Business Stakeholder (s)

Individuals or groups outside the core Scrum Team who have a business interest in the product, such as customers, users, sponsors, and subject matter experts. They provide needs, priorities, and feedback to guide value delivery. They are identified early, engaged throughout, and their list is maintained as an input and output across Scrum processes.

Key Points

  • People with a business interest in the product, not part of the core Scrum Team.
  • Typical roles include customers, end users, sponsor, marketing, sales, legal, support, and compliance.
  • Identified early and recorded in a Stakeholder Register; updated as the product evolves.
  • Primary channel of interaction is through the Product Owner; engagement is facilitated by the Scrum Master.
  • Act as an input to product visioning, backlog creation, prioritization, and Sprint Review feedback.
  • Outputs include updated stakeholder lists, clarified needs, and validated increments that influence backlog ordering.

Purpose

Business stakeholders bring the voice of value, funding, and market reality. Their insights shape the product vision, epics, and user stories, and their feedback validates increments during reviews.

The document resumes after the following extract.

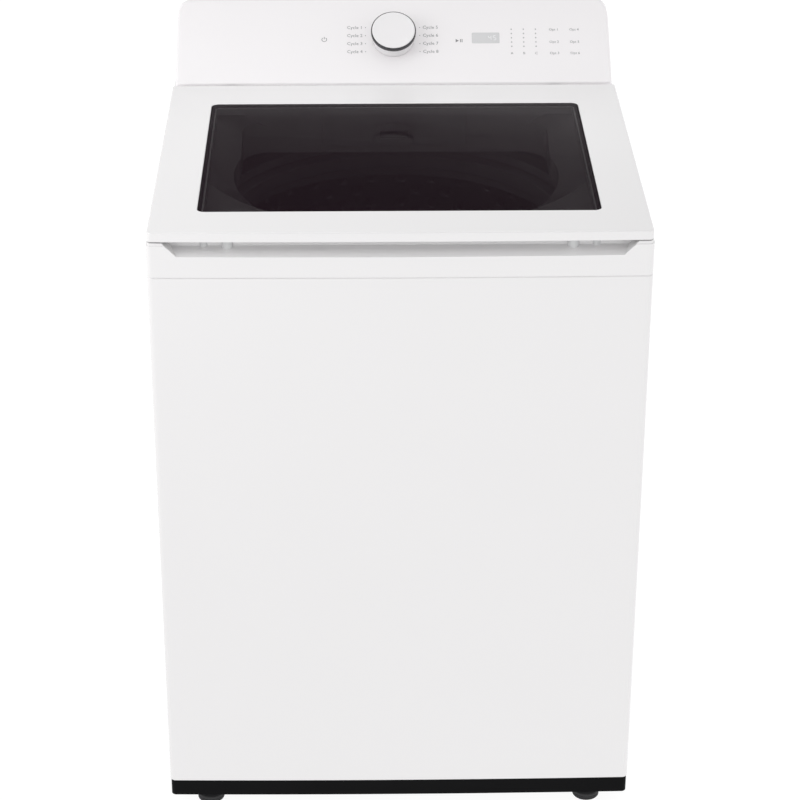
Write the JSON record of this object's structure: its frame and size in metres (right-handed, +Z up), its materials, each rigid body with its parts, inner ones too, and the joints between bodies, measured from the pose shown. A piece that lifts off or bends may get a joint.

Effective engagement ensures the team builds the right thing, reduces rework, and supports rapid decision making on scope and release priorities.

Key Terms & Clauses

  • Stakeholder Register: a living list of business stakeholders with roles, interest, influence, availability, and contact details.
  • Engagement Strategy: how the Product Owner and Scrum Master plan touchpoints, feedback loops, and decision paths.
  • Interest-Influence Mapping: simple view to prioritize engagement effort and escalation routes.
  • Voice of Customer: mechanisms like interviews, surveys, and demos to capture needs and satisfaction.
  • Acceptance and Validation: stakeholder participation in Sprint Review to confirm value and uncover new needs.

How to Develop/Evaluate

Start by identifying all parties affected by or able to affect the product: sponsor, key customers, user groups, and enabling functions. Document names, roles, expectations, decision authority, and preferred communication channels in the Stakeholder Register.

Evaluate completeness and quality by checking coverage of all business areas, clarity of decision rights, and availability for reviews. Revisit the list at major milestones, new releases, or organizational changes.

How to Use

Use business stakeholders as inputs when creating the project vision and developing epics and user personas. The Product Owner channels their needs into user stories, estimates value, and orders the Product Backlog.

During release planning and backlog refinement, incorporate stakeholder priorities and constraints. Invite relevant stakeholders to Sprint Reviews to validate increments and provide feedback that updates the backlog.

As an output, updates to the stakeholder list and their feedback flow into refined acceptance criteria, reordered backlog items, and improved engagement strategies for future sprints.

Example Snippet

Sample Stakeholder Register entries:

  • Customer Group A - High interest, high influence; expects simplified onboarding; attends monthly release reviews.
  • Sponsor - High influence; approves release goals; prefers concise dashboards before major decisions.
  • Compliance SME - Medium influence; provides regulatory constraints; engaged prior to release cut-off.
  • Support Lead - Medium interest; provides insights on defects and adoption; participates in Sprint Review Q&A.

Risks & Tips

  • Risk: bypassing the Product Owner leads to conflicting direction and churn. Tip: route requests through the Product Owner.
  • Risk: missing key stakeholders causes late compliance or market surprises. Tip: review and update the register frequently.
  • Risk: too many voices in planning slow decisions. Tip: define decision authority and escalation paths up front.
  • Risk: irregular feedback leads to misaligned features. Tip: schedule predictable Sprint Review participation.
  • Risk: stakeholder availability gaps. Tip: secure time commitments and backup delegates early.

PMP/SCRUM Example Question

During a Sprint Review, several business stakeholders provide conflicting priorities for upcoming user stories. What is the best next step?

  1. Ask the Scrum Master to decide the final order of the Product Backlog.
  2. Have the Developers vote to lock the next sprint scope immediately.
  3. The Product Owner consolidates stakeholder input and reorders the Product Backlog based on value and risk.
  4. Invite all business stakeholders to the Sprint Retrospective to resolve the conflict.

Correct Answer: C — The Product Owner consolidates stakeholder input and reorders the Product Backlog based on value and risk.

Explanation: The Product Owner owns backlog ordering and stakeholder engagement. The Scrum Master and Developers do not decide priority, and stakeholders do not attend the Retrospective.